"And I really like my bus driver, Miss Marie, 'cause she's really nice. And my teacher Miss Lyons gives us these little stars when we're good, and I really like her, 'cause she's really nice, too. And-"
"David," Ellie said patiently, "give the poor man a rest."
An easy grin spread over Jack's previously dead-serious expression as his gaze moved from son to mother. "It's fine."
"All right, well, give your aunt a rest, then. She's only heard this a million times since last night. You can talk Mister O'Neill's ear off later." When three sets of eyes turned to her, she defended, "What?"
"Uh... no one's called me 'mister' in awhile."
"Oh. Sorry, uh... General O'Neill," she corrected.
"No, no. It's actually great." Ever since the stars, he felt like people walked on eggshells around him, and the way they talked was irritating. It was like they were all new recruits – 'General' this and 'sir' that and 'respectfully' everything. 'Mister' felt... normal. Human. Further from the job that had slowly begun to suck out his soul. God, he hated paperwork.

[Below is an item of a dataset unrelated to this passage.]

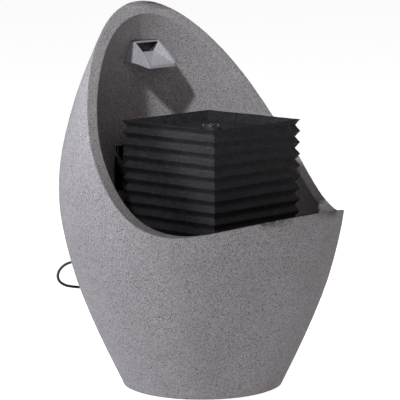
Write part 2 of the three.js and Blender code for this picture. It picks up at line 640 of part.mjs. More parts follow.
// ---------------------------------------------------------------- hoses
function bubblerHose() {
  return ring(HOSE_BORE, HOSE_R, TEE_Z + TEE_H + GAP, TAIL_END - GAP, 12, 0, COLUMN_Y);
}

function spoutHose() {
  const start = COLUMN_Y + TEE_R + GAP;
  const near = (z, inset) => skinY(SPOUT_X, z) - inset;
  const climb = [260, 282, 304, 324].map((z) => [SPOUT_X, hoseY(z), z]);
  const [high, low] = barbLine();
  const end = high.map((v, i) => v + (low[i] - v) * 0.35);
  const points = [[0, start, BRANCH_Z], [0, start + 14, BRANCH_Z], [2, start + 40, BRANCH_Z + 1],
    [6, near(94, 64.7), 94], [9, near(128, 52.7), 128], [11.5, near(168, 43.7), 168],
    [SPOUT_X, near(203, 33.5), 203], [SPOUT_X, near(226, 19.3), 226],
    [SPOUT_X, near(243, 8.4), 243], ...climb, low, end];
  return pipe(points, HOSE_R, HOSE_BORE, 9, 46);
}

// ---------------------------------------------------------------- lamp lead
function lampLead() {
  const y = COLUMN_Y;
  const end = PLUG_Z + 15 + GAP;
  const up = (part) => end + part * (DISH_FLOOR - end);
  return pipe([[LAMP_PLACE_R, y, DISH_FLOOR - 0.2], [LAMP_PLACE_R, y, up(0.89)],
    [9, y - 6, up(0.763)], [2, y - 14, up(0.585)], [-9, y - 13, up(0.388)],
    [-17, y - 5, up(0.21)], [LAMP_PLUG_X, y, up(0.092)], [LAMP_PLUG_X, y, end]],
    LAMP_LEAD_R, 0, 8, 36);
}

const lampPlug = () => rod(3.6, PLUG_Z + GAP, PLUG_Z + 15, 16, LAMP_PLUG_X, COLUMN_Y);

// ---------------------------------------------------------------- mains lead
function gland() {
  const [x, z] = CORD_EXIT;
  const bore = CORD_R + SMALL;
  return onSkin([[bore, -WALL - 3], [GLAND_R, -WALL - 3], [GLAND_R, -1 + GAP],
    [GLAND_FLANGE, -1 + GAP], [GLAND_FLANGE, -1 + GAP + GLAND_FLANGE_T], [3.6, 3.5],
    [2.6, GLAND_TAIL], [bore, GLAND_TAIL], [bore, -WALL - 3]], 16, x, z);
}

// Points on the gland's axis, at distances out from the surface.
function glandLine(distances) {
  const [x, z] = CORD_EXIT;
  const at = new THREE.Vector3(x, skinY(x, z), z);
  const rise = (radiusAt(z + 4) - radiusAt(z - 4)) / 8;
  const out = new THREE.Vector3(at.x, at.y, -rise * radiusAt(z)).normalize();
  return distances.map((d) => at.clone().addScaledVector(out, d).toArray());
}

// The lead in two lengths: from the pump into the gland, and from the gland to the coil.
const MEET = -6;
function pumpLead() {
  return pipe([...LEAD_INSIDE, ...glandLine([-WALL - 4, MEET - GAP])], CORD_R, 0,
    CORD_SIDES, 44);
}

function cord() {
  return pipe([...glandLine([MEET, 6, GLAND_TAIL - 4, GLAND_TAIL + 3]), ...CORD], CORD_R, 0,
    CORD_SIDES, 48);
}

function coil() {
  const [r0, r1] = [COIL_R - COIL_W / 2, COIL_R + COIL_W / 2];
  const z1 = GAP + COIL_H;
  const c = COIL_CHAMFER;
  return turned([[r0 + c, GAP], [r1 - c, GAP], [r1, GAP + c], [r1, z1 - c], [r1 - c, z1],
    [r0 + c, z1], [r0, z1 - c], [r0, GAP + c], [r0 + c, GAP]], 32, ...COIL_CENTRE);
}

const tailCord = () => pipe(TAIL_CORD, CORD_R, 0, CORD_SIDES, 4);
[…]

"So, you work with Sam?" Mark asked.
"Uh... yeah," he shrugged – the short answer, which he figured was easier.
"No," Sam said simultaneously, and both winced a little when the married couple shot them looks.
"I technically fly a desk in Washington now," he explained, "but Cheyenne Mountain is still home."

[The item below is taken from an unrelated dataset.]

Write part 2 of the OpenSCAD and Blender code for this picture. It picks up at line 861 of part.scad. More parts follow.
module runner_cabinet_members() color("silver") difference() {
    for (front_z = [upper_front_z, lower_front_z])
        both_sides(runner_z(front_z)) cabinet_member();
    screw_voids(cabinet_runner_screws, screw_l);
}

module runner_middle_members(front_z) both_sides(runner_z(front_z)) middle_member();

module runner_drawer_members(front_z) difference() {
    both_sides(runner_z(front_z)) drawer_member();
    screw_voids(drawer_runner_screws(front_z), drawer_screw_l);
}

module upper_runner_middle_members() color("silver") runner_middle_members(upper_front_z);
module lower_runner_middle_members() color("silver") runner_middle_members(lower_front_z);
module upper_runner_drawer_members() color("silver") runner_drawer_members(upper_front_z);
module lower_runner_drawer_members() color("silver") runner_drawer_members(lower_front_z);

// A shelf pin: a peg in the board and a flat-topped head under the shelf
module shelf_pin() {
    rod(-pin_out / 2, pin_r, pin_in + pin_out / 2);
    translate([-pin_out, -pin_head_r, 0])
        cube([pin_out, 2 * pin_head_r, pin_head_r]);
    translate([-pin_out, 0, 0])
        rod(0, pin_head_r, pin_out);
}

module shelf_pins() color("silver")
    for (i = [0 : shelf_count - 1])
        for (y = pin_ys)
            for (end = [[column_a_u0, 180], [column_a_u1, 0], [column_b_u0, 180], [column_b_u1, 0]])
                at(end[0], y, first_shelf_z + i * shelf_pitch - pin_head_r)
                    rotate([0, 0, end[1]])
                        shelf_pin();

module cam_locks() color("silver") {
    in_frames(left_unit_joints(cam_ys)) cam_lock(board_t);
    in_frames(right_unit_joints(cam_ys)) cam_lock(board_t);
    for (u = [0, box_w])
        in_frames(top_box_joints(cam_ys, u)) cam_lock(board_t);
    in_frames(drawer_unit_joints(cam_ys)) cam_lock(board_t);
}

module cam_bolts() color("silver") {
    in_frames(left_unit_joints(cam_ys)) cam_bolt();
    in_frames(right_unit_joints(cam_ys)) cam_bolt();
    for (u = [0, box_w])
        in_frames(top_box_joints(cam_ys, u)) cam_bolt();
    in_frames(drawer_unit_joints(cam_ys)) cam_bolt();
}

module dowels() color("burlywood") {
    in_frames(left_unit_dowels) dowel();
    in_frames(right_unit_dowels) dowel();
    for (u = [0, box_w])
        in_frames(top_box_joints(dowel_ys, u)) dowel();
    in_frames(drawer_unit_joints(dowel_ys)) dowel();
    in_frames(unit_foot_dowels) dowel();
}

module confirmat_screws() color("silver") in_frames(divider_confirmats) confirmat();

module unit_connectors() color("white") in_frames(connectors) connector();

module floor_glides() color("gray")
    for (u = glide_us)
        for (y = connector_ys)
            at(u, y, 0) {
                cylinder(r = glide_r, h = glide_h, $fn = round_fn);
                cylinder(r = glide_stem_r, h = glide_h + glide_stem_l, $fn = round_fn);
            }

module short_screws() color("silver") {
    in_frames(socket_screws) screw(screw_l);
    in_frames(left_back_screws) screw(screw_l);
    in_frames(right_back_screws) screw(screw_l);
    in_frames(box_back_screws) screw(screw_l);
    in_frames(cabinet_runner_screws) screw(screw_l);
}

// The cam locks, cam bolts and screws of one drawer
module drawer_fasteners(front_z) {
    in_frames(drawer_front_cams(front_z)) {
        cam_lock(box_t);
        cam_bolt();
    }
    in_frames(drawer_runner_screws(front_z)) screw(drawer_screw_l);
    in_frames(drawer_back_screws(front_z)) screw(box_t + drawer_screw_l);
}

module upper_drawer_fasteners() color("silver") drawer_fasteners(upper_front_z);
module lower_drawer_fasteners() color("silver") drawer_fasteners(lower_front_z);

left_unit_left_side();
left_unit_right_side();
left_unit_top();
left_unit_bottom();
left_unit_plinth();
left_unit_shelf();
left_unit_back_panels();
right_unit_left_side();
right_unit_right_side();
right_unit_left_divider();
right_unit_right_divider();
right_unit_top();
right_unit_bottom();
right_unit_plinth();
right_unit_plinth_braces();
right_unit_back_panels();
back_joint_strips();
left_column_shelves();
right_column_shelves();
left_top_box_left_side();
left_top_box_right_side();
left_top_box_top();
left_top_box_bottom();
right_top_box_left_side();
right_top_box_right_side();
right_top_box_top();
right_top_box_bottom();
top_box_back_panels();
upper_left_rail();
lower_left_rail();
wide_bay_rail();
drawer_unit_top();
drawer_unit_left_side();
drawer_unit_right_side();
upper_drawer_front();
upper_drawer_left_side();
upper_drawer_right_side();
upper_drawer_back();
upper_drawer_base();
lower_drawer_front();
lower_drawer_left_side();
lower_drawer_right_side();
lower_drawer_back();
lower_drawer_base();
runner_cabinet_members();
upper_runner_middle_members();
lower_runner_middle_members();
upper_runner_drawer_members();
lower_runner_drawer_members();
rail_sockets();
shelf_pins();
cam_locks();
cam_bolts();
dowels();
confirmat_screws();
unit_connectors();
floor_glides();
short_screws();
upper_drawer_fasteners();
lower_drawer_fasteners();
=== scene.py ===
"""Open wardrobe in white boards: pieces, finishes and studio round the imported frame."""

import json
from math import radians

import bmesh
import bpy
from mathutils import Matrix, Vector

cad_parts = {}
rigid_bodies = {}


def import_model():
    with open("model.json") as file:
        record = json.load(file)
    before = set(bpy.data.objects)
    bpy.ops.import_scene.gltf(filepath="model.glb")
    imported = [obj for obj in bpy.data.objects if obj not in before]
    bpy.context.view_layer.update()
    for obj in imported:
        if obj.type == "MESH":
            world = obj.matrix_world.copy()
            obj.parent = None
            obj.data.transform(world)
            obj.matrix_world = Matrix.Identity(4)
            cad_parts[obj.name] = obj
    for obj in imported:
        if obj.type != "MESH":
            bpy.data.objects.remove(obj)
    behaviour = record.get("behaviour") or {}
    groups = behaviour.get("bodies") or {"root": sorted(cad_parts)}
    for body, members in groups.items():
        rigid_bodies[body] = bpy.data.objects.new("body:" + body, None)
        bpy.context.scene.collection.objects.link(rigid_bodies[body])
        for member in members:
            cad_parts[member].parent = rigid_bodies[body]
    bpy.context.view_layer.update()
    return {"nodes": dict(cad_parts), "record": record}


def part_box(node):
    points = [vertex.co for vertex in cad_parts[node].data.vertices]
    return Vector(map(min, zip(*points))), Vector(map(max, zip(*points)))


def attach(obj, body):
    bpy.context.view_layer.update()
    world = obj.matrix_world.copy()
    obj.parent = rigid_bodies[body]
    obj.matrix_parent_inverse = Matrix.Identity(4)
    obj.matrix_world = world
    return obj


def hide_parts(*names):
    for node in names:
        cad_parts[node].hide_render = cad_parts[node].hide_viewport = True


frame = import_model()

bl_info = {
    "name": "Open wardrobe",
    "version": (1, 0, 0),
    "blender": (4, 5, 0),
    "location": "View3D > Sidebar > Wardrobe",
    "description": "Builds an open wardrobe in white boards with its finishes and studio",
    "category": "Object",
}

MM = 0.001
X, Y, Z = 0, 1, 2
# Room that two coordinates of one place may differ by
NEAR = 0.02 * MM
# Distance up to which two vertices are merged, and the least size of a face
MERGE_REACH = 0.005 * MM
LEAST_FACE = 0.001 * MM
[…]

"We miss you, sir," the Colonel put in softly, and the words made his heart do a little dance. He missed them, too. More than she could possibly know.
"Washington State or DC?" Ellie asked. "Probably a dumb question, but since we're so close..."
"The Pentagon," her sister-in-law confirmed.
"Oh," the woman acknowledged, wide-eyed in what he could only take as wonderment. He hated that. "Well."
"It's not that exciting, really." Stacks upon stacks of papers waiting for his signature. Yes, thrilling.
"Sam was at the Pentagon for a few years," Mark told his wife. "She loved it."
"Of course, I was a lowly captain then. Bright-eyed and bushy-tailed, you know. I'm sure the experience is a bit different," Sam said.
Ellie shot Jack a mischievous grin. "What, you're not bushy-tailed?" But she saved him a response by pushing to her feet and starting to collect the empty plates. Sam, of course, did the same, her warm hand brushing against Jack's larger one as she took his plate. If the other two noticed them both jump a little, they didn't comment. "You know, Sam, I am really looking forward to that apple cake you made," Ellie pressed on.
"I'm sorry," Jack interrupted. "Carter cooked?"
Ellie nodded.
"And you intend to eat this contraption?" In eight years, she'd never, ever, made anything from scratch. Not that the rest of them had, either, of course, but it just didn't seem right.
"I intend to dig in with both hands," she assured him. "It smells amazing. And Sam helped make half of what you just ate, by the way."
His confused eyes met his second's – ex-second, he reminded himself – amused ones. "I never told you I couldn't cook."
"Yeah, but you... I mean, you..."
"You know what they say about assumptions, sir," she quipped as she vanished into the kitchen.